The next morning, Andy checked the trail camera overlooking the mock scrape on his land and a photo confirmed the buck had been there at 7:30 p.m. the previous evening. He wished he had been in the tree stand overlooking that scrape then, but he was in that stand on the afternoon of October 19. About 4:30 p.m. a doe appeared first, headed toward one of Andy’s food plots. Then the bowhunter spotted the 11-pointer in the woods behind the doe 40 yards away and grunted to try to get it to come closer.
Instead of coming closer, the whitetail started walking away. Andy ranged an opening the buck was headed for at 47 yards and grunted loudly to stop the buck angling away. Harpster quickly took aim and released. He was shooting Easton Arrows with full metal jackets and 4-blade Muzzy Broadheads out of his 70-pound pull Browning Bow.
“I had to kneel down to take the shot to avoid a limb that was in the way,” Andy explained. “I wasn’t shaking this time, so I felt good about the shot, but the heavy arrows I shoot are slow. The buck heard the arrow release and started to leave. He dropped down to turn and the arrow hit him in the neck. The arrow went up the neck and shattered the skull.
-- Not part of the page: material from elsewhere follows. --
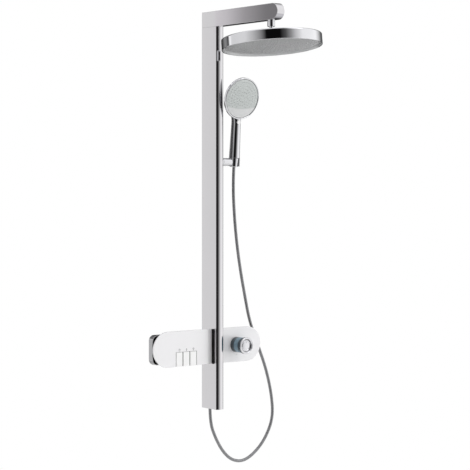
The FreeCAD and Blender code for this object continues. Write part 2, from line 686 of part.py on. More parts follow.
def hose_tube():
    points = [V(*p) for p in HOSE_ROUTE]
    radii_share = 0.45

    def arc_radius(before, corner, after, half_turn):
        shorter = min((corner - before).Length, (after - corner).Length)
        return radii_share * shorter / math.tan(half_turn)

    wire, radii = route_wire(points, arc_radius)
    tube = swept(wire, points[0], points[1] - points[0], HOSE_D / 2)
    section = math.pi * (HOSE_D / 2) ** 2
    print("hose length %.1f mm, volume / (section * length) %.4f" % (
        wire.Length, tube.Volume / (section * wire.Length)))
    print("hose radii " + " ".join("%.0f" % r for r in radii))
    return tube


# ---- write every piece ------------------------------------------------------------------------
PIECES = {
    "column_profile": column_profile, "column_end_plug": column_end_plug,
    "arm_profile": arm_profile, "arm_connector": arm_connector,
    "riser_pipe": riser_pipe, "hand_feed_pipe": hand_feed_pipe, "neck_stud": neck_stud,
    "ball_seat_ring": ball_seat_ring, "ball_nut": ball_nut, "head_shell": head_shell,
    "head_nozzle_mat": head_nozzle_mat, "head_face_plate": head_face_plate,
    "head_trim_ring": head_trim_ring, "valve_body": valve_body, "check_valves": check_valves,
    "key_pivot_pin": key_pivot_pin, "valve_cartridges": valve_cartridges,
    "thermostatic_cartridge": thermostatic_cartridge, "cartridge_nut": cartridge_nut,
    "knob_spindle": knob_spindle, "knob_sleeve": knob_sleeve, "knob_bezel": knob_bezel,
    "knob_cap": knob_cap, "knob_screw": knob_screw, "holder_stem": holder_stem,
    "holder_cone": holder_cone, "hose_cone_nut": hose_cone_nut, "handset_body": handset_body,
    "handset_rim": handset_rim, "handset_face": handset_face, "spray_button": spray_button,
    "button_spring": button_spring, "hose_tube": hose_tube, "hose_end_nut": hose_end_nut,
}


def main():
    for node, make in PIECES.items():
        save(make(), node)
    save(Part.makeCompound([grub_screw(y, z) for y, z in grub_places()]), "grub_screws")
    for word, z in zip(("top", "bottom"), BRACKET_Z):
        save(wall_bracket(z), "wall_bracket_" + word)
    for word, side in (("left", -1), ("right", 1)):
        save(panel_glass(side), "panel_glass_" + word)
        save(glass_carrier(side), "glass_carrier_" + word)
        save(casing(side), "casing_" + word)
        save(panel_seal(side), "panel_seal_" + word)
    for word, x in (("hot", -INLET_X), ("cold", INLET_X)):
        save(inlet_union(x), "inlet_union_" + word)
        save(escutcheon(x), "wall_escutcheon_" + word)
    for number, x in enumerate(key_centres(), 1):
        save(selector_key(x), "selector_key_%d" % number)
        save(valve_plunger(x), "valve_plunger_%d" % number)
        save(key_spring(x), "key_spring_%d" % number)


main()
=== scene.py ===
"""Rainfall shower column: the visible pieces, their finishes, the studio and the camera.

Every length is in metres in the shared frame, +X to the right, -Y towards the user, +Z up, with
the wall plane at Y 0. Profiles and named sizes in millimetres are scaled once, by mm() or MM.
"""
import json
import math
from dataclasses import dataclass

import bmesh
import bpy
from bpy.props import FloatProperty, FloatVectorProperty, IntProperty, PointerProperty
from bpy.types import Operator, Panel, PropertyGroup
from mathutils import Matrix, Vector


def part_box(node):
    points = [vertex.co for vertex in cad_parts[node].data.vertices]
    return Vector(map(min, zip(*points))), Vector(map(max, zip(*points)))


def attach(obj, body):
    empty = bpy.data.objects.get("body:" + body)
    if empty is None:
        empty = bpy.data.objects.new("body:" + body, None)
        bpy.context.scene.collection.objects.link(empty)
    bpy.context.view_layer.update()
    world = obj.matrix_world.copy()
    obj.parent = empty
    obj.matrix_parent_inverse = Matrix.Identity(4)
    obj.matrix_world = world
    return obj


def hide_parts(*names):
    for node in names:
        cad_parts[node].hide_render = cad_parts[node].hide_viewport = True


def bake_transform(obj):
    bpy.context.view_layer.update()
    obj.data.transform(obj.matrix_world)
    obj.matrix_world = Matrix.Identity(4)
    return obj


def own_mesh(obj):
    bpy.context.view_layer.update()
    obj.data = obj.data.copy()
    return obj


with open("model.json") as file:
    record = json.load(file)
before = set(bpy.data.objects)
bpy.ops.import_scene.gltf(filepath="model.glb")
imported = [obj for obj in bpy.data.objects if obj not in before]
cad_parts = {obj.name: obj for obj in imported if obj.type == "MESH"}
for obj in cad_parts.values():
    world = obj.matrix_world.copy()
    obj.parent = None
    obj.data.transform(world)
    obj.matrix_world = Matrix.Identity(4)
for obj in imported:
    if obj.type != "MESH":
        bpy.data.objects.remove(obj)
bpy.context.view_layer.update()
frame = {"nodes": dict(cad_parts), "record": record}

bl_info = {
    "name": "Rainfall Shower Column",
    "version": (1, 0, 0),
    "blender": (4, 5, 0),
    "location": "3D View > Sidebar > Shower",
    "description": "Builds the visible pieces, finishes and studio of a rainfall shower column",
    "category": "Object",
}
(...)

He dropped on the spot.”
Chase Burns has been hunting the same large chunk of state-owned land in Lake County for 28 years with his brother, Chance. During recent years, their hunting party has included mutual friend A. J. Holmes. They hunt with both bow and arrow and firearms. Hunting pressure is lighter on the public land during archery than gun season, according to Chase.
“One of us usually always shoots a decent buck,” he added.
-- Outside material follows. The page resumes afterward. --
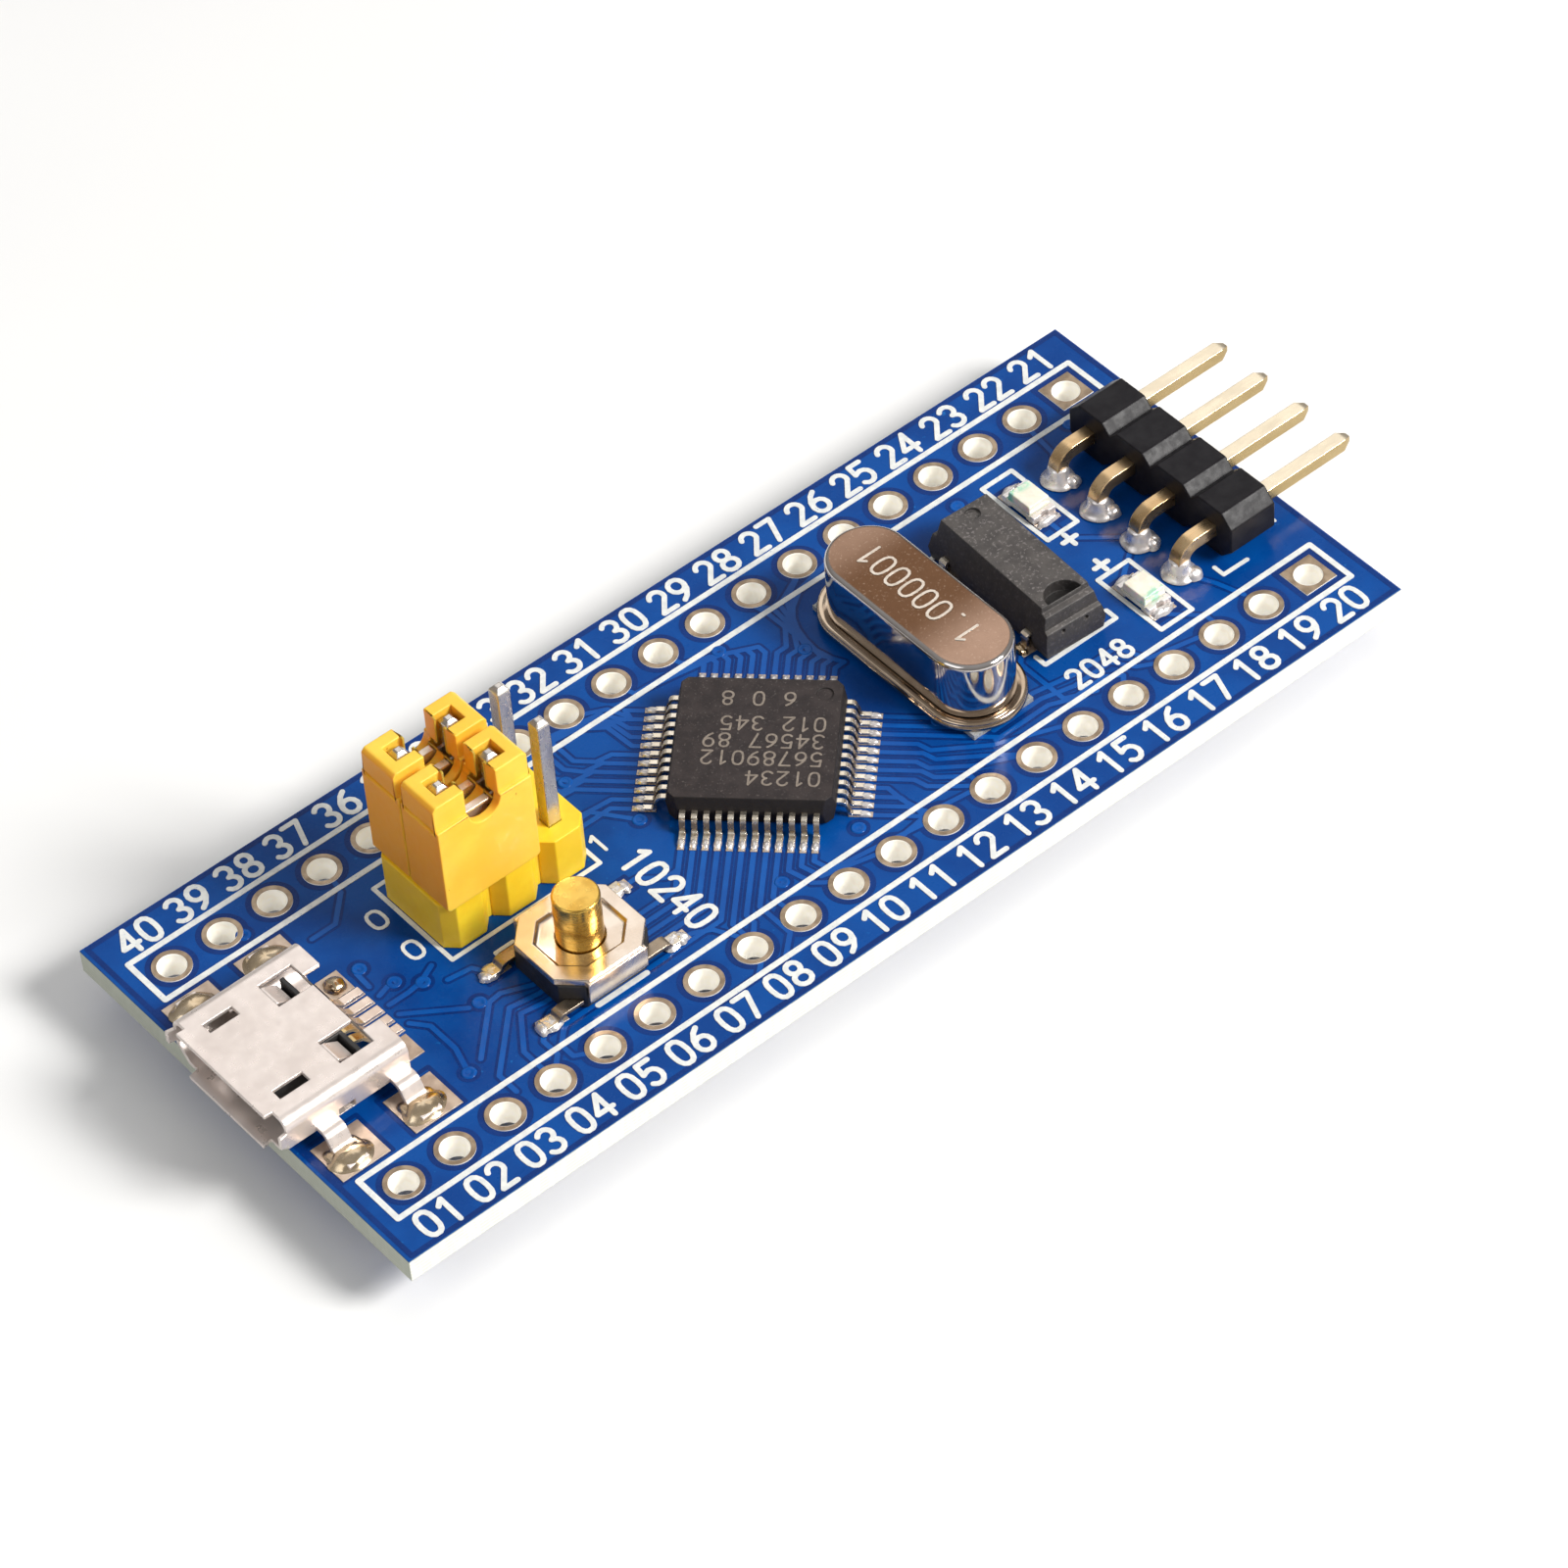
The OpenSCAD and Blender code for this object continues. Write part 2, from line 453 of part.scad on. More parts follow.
// the clip: two spring leaves beside each pin, joined over the middle
module jumper_clip() {
  q = 0.34;       // inner face of a leaf from the pin's middle
  z0 = cap_h - 2.3;
  z1 = cap_h - 1.84;
  for (s = [-1, 1], t = [-1, 1]) {
    box(s * 1.27 - 0.35, s * 1.27 + 0.35, t > 0 ? q : -q - 0.14, t > 0 ? q + 0.14 : -q, 0.8, z0);
    box(s > 0 ? 0.6 : -1.62, s > 0 ? 1.62 : -0.6, t > 0 ? q : -q - 0.14, t > 0 ? q + 0.14 : -q, z0, z1);
  }
  for (t = [-1, 1]) {
    box(-0.6, 0.6, t > 0 ? q : -q - 0.14, t > 0 ? q + 0.14 : -q, z0 - 0.25, z1);
    box(-0.6, 0.6, t > 0 ? q : -q - 0.34, t > 0 ? q + 0.34 : -q, z1, z1 + 0.14);
  }
  box(-0.6, 0.6, -q - 0.14, q + 0.14, z0 - 0.4, z0 - 0.25);
}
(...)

The trio normally hunt from baited stands, and they put out trail cameras to get an idea of what deer are in the area.
“We first got the big buck I eventually killed on camera during late October,” Chase said. “The three of us hunted hard after we got the photos, hoping one of us would get a shot at him, but we never saw him while on stand. We ended up getting photos of the buck on three different cameras.
“I only saw the buck once before the day I shot him. It was a rainy Saturday and I decided to check the cameras during midday. When I walked in to check one of the cameras at 1:00 p.m., I got a glimpse of the buck. He was in bow range, but I didn’t have my bow and arrows with me. Even if I would have had them, I don’t know if I could have gotten a shot at the deer.”
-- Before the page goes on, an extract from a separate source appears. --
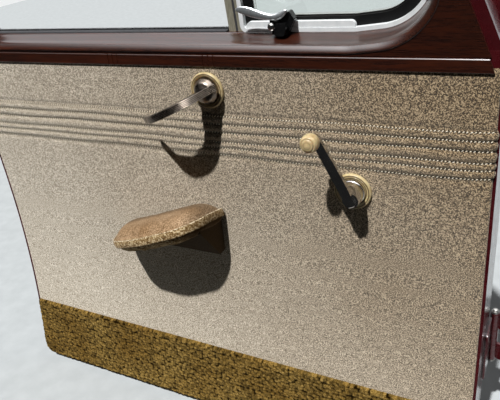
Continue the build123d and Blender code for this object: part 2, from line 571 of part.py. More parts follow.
for name, part in {
    "outer_skin": outer_skin(),
    "inner_shell": inner_shell(),
    "window_frame": window_frame(),
    "belt_moulding": belt_moulding(),
    "weatherstrip": weatherstrip(),
    "trim_panel": trim_panel(),
    "pleat_band": pleat_band(),
    "carpet_strip": carpet_strip(),
    "belt_strip": belt_strip(),
    "garnish_moulding": garnish_moulding(),
    "belt_felt": belt_felt(),
    "belt_wiper": belt_wiper(),
    "glass_run": glass_run(),
    "main_glass": main_glass(),
    "division_bar": division_bar(),
    "division_felt": division_felt(),
    "vent_flange": vent_flange(),
    "vent_ledge": vent_ledge(),
    "vent_rubber": vent_rubber(),
    "vent_sash": vent_sash(),
    "vent_glass": vent_glass(),
    "vent_latch_bracket": vent_latch_bracket(),
    "vent_latch_lever": vent_latch_lever(),
    "vent_latch_stud": vent_latch_stud(),
    "release_escutcheon": rose(*HANDLE),
    "release_ferrule": ferrule(*HANDLE),
    "release_lever": release_lever(),
    "crank_escutcheon": rose(*CRANK),
    "crank_arm": crank_arm(),
    "crank_knob": crank_knob(),
    "armrest_pad": armrest_pad(),
    "armrest_base": armrest_base(),
    "hinge_door_leaf_upper": door_leaf(HINGE_Z[0]),
    "hinge_door_leaf_lower": door_leaf(HINGE_Z[1]),
    "hinge_screws": hinge_screws(),
    "hinge_pillar_leaf_upper": pillar_leaf(HINGE_Z[0]),
    "hinge_pillar_leaf_lower": pillar_leaf(HINGE_Z[1]),
    "hinge_pins": hinge_pins(),
    "lock_plate": lock_plate(),
    "lock_bolt": lock_bolt(),
    "dovetail": dovetail(),
    "bumpers": bumpers(),
    "outer_handle": outer_handle(),
    "outer_handle_rose": outer_handle_rose(),
    "lock_cylinder": lock_cylinder(),
}.items():
    keep(name, part)
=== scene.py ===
# Left front door of a two-door sedan, put together from the bare shell to the handles.
import bpy
import bmesh
import numpy as np
from mathutils import Matrix, Vector


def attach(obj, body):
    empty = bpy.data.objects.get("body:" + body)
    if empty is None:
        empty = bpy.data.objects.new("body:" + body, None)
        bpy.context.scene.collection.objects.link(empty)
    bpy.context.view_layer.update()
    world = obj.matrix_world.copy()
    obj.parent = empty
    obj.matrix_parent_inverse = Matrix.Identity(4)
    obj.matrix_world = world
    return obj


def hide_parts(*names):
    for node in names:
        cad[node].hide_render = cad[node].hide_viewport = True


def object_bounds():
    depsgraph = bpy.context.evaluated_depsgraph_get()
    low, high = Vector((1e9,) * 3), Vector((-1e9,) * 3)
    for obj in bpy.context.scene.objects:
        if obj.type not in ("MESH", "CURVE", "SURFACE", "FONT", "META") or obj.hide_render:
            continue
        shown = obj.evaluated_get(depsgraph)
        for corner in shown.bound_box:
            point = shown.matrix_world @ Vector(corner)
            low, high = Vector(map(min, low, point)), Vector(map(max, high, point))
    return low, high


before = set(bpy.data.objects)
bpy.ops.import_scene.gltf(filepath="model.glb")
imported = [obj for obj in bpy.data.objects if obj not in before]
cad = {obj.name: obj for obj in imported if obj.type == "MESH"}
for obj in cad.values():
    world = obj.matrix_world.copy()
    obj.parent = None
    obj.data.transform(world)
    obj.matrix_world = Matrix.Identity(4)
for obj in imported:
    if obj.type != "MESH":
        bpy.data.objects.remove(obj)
cad_box = [[float(n) for n in corner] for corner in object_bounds()]

# -------------------- shell, skin and window frame
# The door itself: an inner panel pressed from 2 mm steel, a 1.5 mm outer skin folded over it, and
# the window frame on top, welded together and sprayed inside and out with one dark red enamel.


def linear(colour):
    """'#rrggbb' as linear red, green, blue and alpha: each sRGB channel divided by 12.92 where it
    is very dark, and otherwise raised to the power 2.4."""
    c = np.array([int(colour[i:i + 2], 16) for i in (1, 3, 5)]) / 255
    return (*np.where(c <= 0.04045, c / 12.92, ((c + 0.055) / 1.055) ** 2.4).tolist(), 1.0)


def add(tree, kind, values=None, stops=(), **settings):
    """Adds a node, or takes the one given. Each value goes to the input of that name: a number, a
    '#rrggbb' colour, or another node, or (node, output name), to link. stops are a ramp's colours."""
    made = tree.nodes.new("ShaderNode" + kind) if isinstance(kind, str) else kind
    for name, value in settings.items():
        setattr(made, name, value)
    for i, (place, colour) in enumerate(stops):
        stop = made.color_ramp.elements[i] if i < 2 else made.color_ramp.elements.new(place)
        stop.position, stop.color = place, linear(colour)
    for name, value in (values or {}).items():
        if isinstance(value, bpy.types.Node):
            value = (value, 0)
        if isinstance(value, tuple) and isinstance(value[0], bpy.types.Node):
            tree.links.new(value[0].outputs[value[1]], made.inputs[name])
        else:
            made.inputs[name].default_value = linear(value) if isinstance(value, str) else value
    return made


def finish(name):
    """A new material: the material, its tree, its shader, and the object's coordinates in metres."""
    made = bpy.data.materials.new(name)
    made.use_nodes = True
    tree = made.node_tree
    return made, tree, tree.nodes["Principled BSDF"], (add(tree, "TexCoord"), "Object")


def dress(material, *nodes):
    """Gives the CAD nodes this material."""
    for name in nodes:
        cad[name].material_slots[0].material = material


# Sprayed enamel: glossy, a little uneven, with orange peel about 2 mm across under a clear gloss.
enamel, tree, shader, at = finish("sprayed enamel, dark red")
shade = add(tree, "TexNoise", {"Vector": at, "Scale": 14, "Detail": 3})
peel = add(tree, "TexNoise", {"Vector": at, "Scale": 480, "Detail": 1})
dust = add(tree, "TexNoise", {"Vector": at, "Scale": 60, "Detail": 6, "Roughness": 0.7})
add(tree, shader, {
    "Base Color": add(tree, "ValToRGB", {"Fac": shade}, stops=[(0.3, "#35090d"), (0.7, "#4a1014")]),
    "Roughness": add(tree, "MapRange", {
        "Value": dust, "From Min": 0.35, "From Max": 0.75, "To Min": 0.2, "To Max": 0.42}),
    "Coat Weight": 0.5, "Coat Roughness": 0.06,
    "Normal": add(tree, "Bump", {"Height": peel, "Strength": 0.05, "Distance": 0.0004})})
dress(enamel, "inner_shell", "outer_skin", "window_frame")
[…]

On November 2, Chase got up planning on going hunting, but it was raining again, so he decided not to hunt to avoid getting wet. At 9:30 a.m., he went to check their cameras. After checking one of the cameras, he was driving down a dirt trail to the next spot when he saw a group of deer and one of them had a big rack. Burns realized the buck was chasing does.
He continued driving along the woods road until he was far enough to be out of sight and hearing of the deer, then parked his truck and got out with his bow and arrows to see if he could cut the buck off. The rainy conditions made for quiet walking and Chase made sure he had the wind in his favor, too.
Burns spent an hour and a half trying to maneuver within bow range of the distracted buck without spooking him. He saw the whitetail a couple of times, but it was never close enough for a bow shot. Chase wanted to hunt from a stand later that day, so when it was obvious his chances of sneaking close enough to the buck for a shot were slim to none, he decided to head back to his truck.
While walking back to his truck, his cell phone vibrated and when he answered it his father asked, “Did you have any luck this morning?”
At the same time, Chase spotted the big buck he was after no more than 15 yards away, stomping a front foot. Burns hung up on his father and knelt down, hoping he might be able to get a shot at the deer. Fortunately, he still had an arrow on the string.
He came to full draw with his 70-pound-pull Mathews No Cam Bow, thinking about shooting the buck in the chest, but then the deer turned to leave and Chase put his arrow through the whitetail’s left shoulder. When Burns had earlier given up on getting a shot at the whitetail and started walking toward his truck, he no longer tried to be quiet. I suspect the buck he was after thought the sounds of Chase walking was another buck trying to encroach on his hot doe and the deer came to investigate, planning on chasing the competition away.
“I’m not a trophy hunter,” Cary Shear said. “I hunt for the meat. But if a big buck comes along, I don’t have a problem shooting it.”
That’s exactly what happened when Shear got the state record 12-pointer with his Barnett Wildcat Crossbow. He was hunting a food plot from a tree stand when a doe came out of the woods, walked across the food plot and entered a cornfield.
“The buck came out of the woods on the doe’s tracks and he was following her,” Shear explained. “When he stopped at 38 yards, I took the shot. He was ready to head the other way after the doe. I knew if I didn’t take that shot, I wasn’t going to get one.
“I think that buck was lost. I had never seen him before.”
The doe that buck was following was most likely in heat, and that’s what attracted him to the area. Cary said he doesn’t use trail cameras, so the whitetail could have been in the area and might have been primarily nocturnal until the day he saw it. The bolt from Shear’s crossbow scored a great hit, so the buck only went about 80 yards before dying.
“It was daylight when I shot the buck, but I waited a half hour before I started to follow the blood trail. I had to use a flashlight then. After following the blood trail for 50 yards or so, I had difficulty figuring out where it went, so I simply shined the flashlight in the direction he had been going and I saw this big white blob that was his belly.”